The architects, Tunbridge & Tunbridge, designed a first class brick and timber hotel of 36 bedrooms, estimated to cost between and . The Tunbridge brothers (Walter Howard and Oliver Allan) had entered into partnership in Townsville in 1887, and soon developed a substantial North Queensland architectural practice with offices in Charters Towers and later Rockhampton. Tunbridge and Tunbridge designed many Townsville hotels, including the Metropole (1887), Victoria Park (1896), Lowth's (1897 - demolished), Victoria Bridge (1900 - demolished), Empire (1901), Sovereign (1904) and Carriers Arms (1906 - demolished).

Although work on preparing the Blackwood Street site for the new railway terminus was underway in 1900, the station building was not erected until 1914. Despite this delay, the Great Northern Hotel proved popular with travellers from its opening. Designed and run as a first-class hotel, the Great Northern offered a high standard of service, good food, comfortable airy bedrooms and spacious public rooms. It also played a major role in the social life of the growing town. As with most early hotels in Australia, the Great Northern was a place for the community to meet and socialise, and for nearly a century the hotel has remained a popular drinking venue and prominent and well-known element of the city townscape.

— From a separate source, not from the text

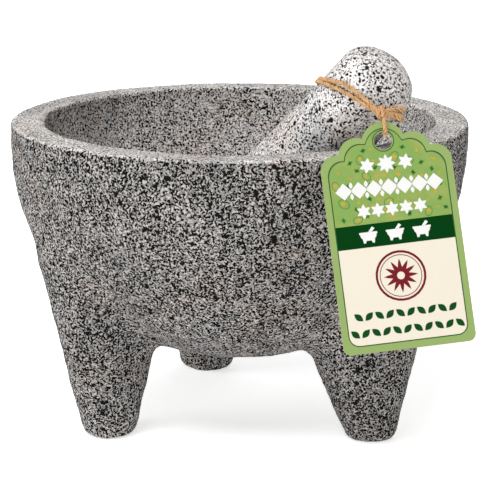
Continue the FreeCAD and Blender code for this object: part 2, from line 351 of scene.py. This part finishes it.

On 15 May 2015 a 19-year-old Townsville man was arrested in relation to a fire at the historic Great Northern Hotel in the city. The iconic hotel suffered internal damage on the lower level. After sitting predominantly vacant over the next decade, a subsequent devastating fire occurred early on 11 September 2026, leading to significant structural damage. The building was reported to have collapsed later that afternoon as a result of the damage.

== Description ==
The Great Northern Hotel was located on a prominent corner site at the intersection of Flinders and Blackwood Streets, within an historic precinct which includes the 1914 Townsville railway station and oval lawn, garden and mature trees, the 1932 Newmarket Hotel on the opposite corner, and the vista towards Castle Hill.

The Great Northern Hotel was a substantial two-storeyed, L-shaped brick building with facades to Flinders and Blackwood Streets. It has a corrugated-iron roof, hidden behind a parapet decorated with classical motifs. Wide verandahs with bullnose roofing, cast-iron balustrading and friezes and a wooden valance on the lower level, adorn both street frontages. The timber verandah posts on the ground floor are decorated with fluted columns and capitals, and leadlight glass is a feature of the street level windows.

Internally the building remained largely intact, despite some refurbishment of the Flinders Street wing of the ground floor, which contains the public bars. At this eastern end part of the ground floor had been converted into two shops and one has been reconstructed to form part of a second bar area. The main entrance doors in the Flinders Street wing had been replaced with aluminium and the bars refurbished.

The main door of the hotel addressed Blackwood Street, closest to the railway station and leading to the reception, dining and accommodation areas of the hotel. This entrance retained its original timber joinery and sidelights and opens into a foyer with the original timber dado panelling. To the left of this foyer was the original office and office furniture. The former dining room to the right has been converted into a reception room and a new dining room opened in a room through the leadlight doors at the back of the foyer. The main internal staircase, rising from the Blackwood Street foyer, had well- crafted turned timber balusters and above the landing is a feature window with early leadlight central panes.

Upstairs, there had been little alteration to the fabric of the building. The ceilings and most of the bedroom partition walls were the original tongue and groove boarding (horizontally-jointed on the walls). Many of the original fretwork panels above the internal doors survived, while others have been replaced with glass or timber. The upstairs rooms are accessed from a T-shaped hallway with decorative masonry archways at regular intervals, and each bedroom has French doors opening onto front or rear verandahs.

Great Northern Hotel was listed on the Queensland Heritage Register on 21 October 1992, having satisfied the relevant criteria.